Testing with 1000000 points, 500 runs...    [rng_seed=1337]
run number: rejection_2d_ms, analytical_2d_ms, rejection_3d_ms, analytical_3d_ms
1: 24, 32, 49, 81
2: 19, 32, 44, 82
...
499: 19, 32, 44, 82
500: 19, 32, 44, 81

mean: 19, 31, 43, 81
median: 19, 32, 44, 82
(all times are measured in milliseconds)

 

What's fun to note here is this Rust version is slightly faster than its C++/GCC equivalent. But when the same code is compiled with C++/Clang it doesn't do as well (check rows 11, 12, 21, & 22).  I'm glad to see that Rust is exhibiting the same behavior as C++ with and without optimizations.

 

Closing Remarks

After all of this work, PSRT will stick with using the naive rejection sampling over the beautiful analytical method. It's frustrating to spend time on something you thought was the better way, only to find out that, well, it isn't.

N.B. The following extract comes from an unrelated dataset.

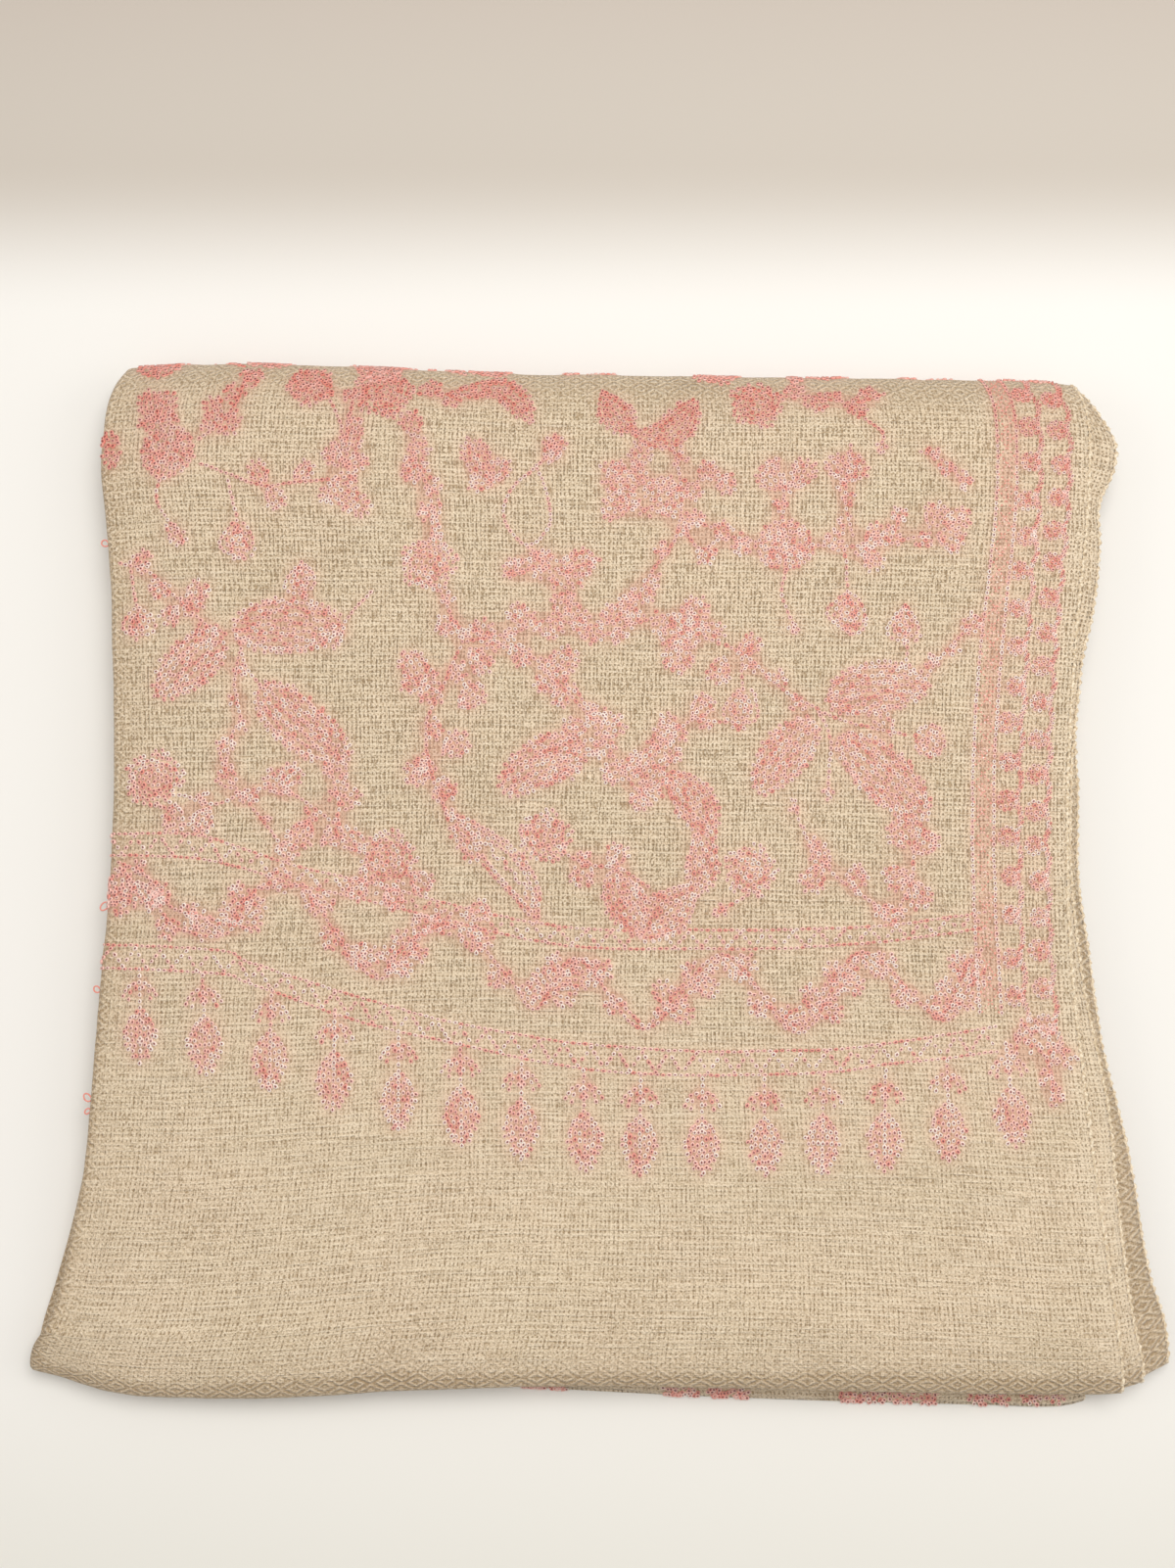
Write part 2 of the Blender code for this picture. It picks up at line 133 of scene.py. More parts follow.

If there is one main take away from this post: always test and measure your code. Never trust, only test. Unexpected things may happen, and results may change over time. It's the same thing I've been saying since the first article. And it bears repeating because not enough people do this. You can inspect assembly, reduce branches, get rid of loops, use faster RNGs, etc. But all of that can go out the window if runtime was never recorded and compared.

Remember, the compiler will always be smarter than you and optimizations are wizard magic that we don't deserve.